In 1793, land was donated by Samuel Wakelee for a Baptist Meeting House, which was built in Lower Stepney, on Judd Road, at the foot of Hiram hill, opposite the home of Captain John Powell, according to a booklet on the church’s history.
Though records of the late 18th century building are scarce, it is believed some elements were used to build the existing Greek Revival style meeting house in Stepney.
“Legend holds that family pew boxes were repurposed to create wainscotting on the walls of the lower room – now called the Williams Room – of Stepney Baptist Church,” according to the booklet.
“The paneling downstairs was definitely repurposed,” Merritt said, while showing the differences in some of the patterns on the wall.
The church put together a timeline of key dates. Among them, extensive repairs and a new addition to the meeting house were completed in 1885, when the church bell was acquired. After alterations to the steeple were completed, the bronze bell was hoisted up into the belfry, where it called the faithful to worship until it fell after being struck by lightning in 1964.
The bell was placed on a stone monument between the parsonage and the meetinghouse and dedicated to faithful members Charles F. Nichols and Louis W. Fuller.
An electronic bell system was installed in 1973 and operated until 2015.
Stained glass windows were installed in the building in 1903 and the new indoor baptistry was used for the first time. Members were previously baptized in the Pequonnock River behind Stepney Cemetery, according to the historical booklet.
Wood-burning stoves were removed from the sanctuary and an oil-fired furnace was installed in 1947, The sanctuary was completely renovated in 1950 and extensive storm damage to the steeple was repaired.
The education building was built for $30,345 in 1960. Among the first to use it was the Mother’s Club of Monroe, which offered the only kindergarten in town at the time. The kindergarten became Stepaway Preschool under the initial direction of Emma D’Ostilio.
A Rally and Dedication Day was held on September 19, 1971 to rename the educational building in loving memory of Irma Nichols, a faithful Sunday school teacher who was struck and killed by an automobile as she returned home from a meeting at church.
In 2000, storm windows were placed outside the stained glass windows, central air conditioning was installed and vinyl siding applied to the entire church building.
Another significant project was a $300,000 renovation of the main sanctuary with all of the money raised by the congregation. It involved leveling out the main floor and the balcony.

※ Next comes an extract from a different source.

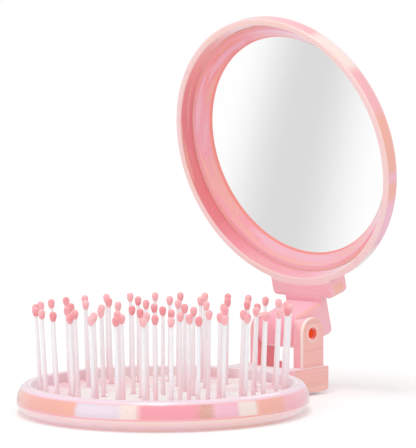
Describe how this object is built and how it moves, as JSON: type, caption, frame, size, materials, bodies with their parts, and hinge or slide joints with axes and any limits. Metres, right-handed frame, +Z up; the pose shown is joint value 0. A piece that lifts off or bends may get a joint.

“We repurposed 100-year-old maple pews from the UCC Bridgeport building, expanded the altar area, added wainscoting — also from the UCC — and replaced the carpeting and lighting,” Merritt said.
The congregation continues to maintain and upgrade its church. This spring, a steeple project included installing posts for the new rail and post structure and replacing the corner columns.
Other significant milestones in Stepney Baptist’s history were taking over the charter for Royal Family Kids Camp in 2019, running a week-long summer camp at the ABC Camp Wightman and taking part in a monthly mentoring program for foster children ages 6-12 in the Bridgeport DCF.
On May 28, the church had a celebratory service for its 175th anniversary and a picnic with live music, food and games. The Rev. Jim Pocock and his wife Beth, who served at Stepney Baptist Church between 1981-1992, were special guests.
Merritt said he is grateful to the Pococks and to everyone who participated in the life of the church over the past decades.
Merritt became pastor of Stepney Baptist Church after The Rev. George Britt, who served from 1999 to 2006. He and his wife Liz have a grown daughter named Emily.
“Preparing for this special anniversary in the life of Stepney Baptist has reminded me of my honor to serve this community as its 43rd pastor,” Merritt said.
In addition to Kevin Daly, Merritt expressed his gratitude to David Webb, Monroe Historical Society President Karen Cardi, the late town historian Ed Coffey, and the late church historian Newton Williams, whose contributions helped him to compile the history of Stepney Baptist Church.
“Newt’s predecessor, Carlos Stillson, also deserves a posthumous shoutout for his handwritten 90th anniversary celebration document in 1938,” Merritt said.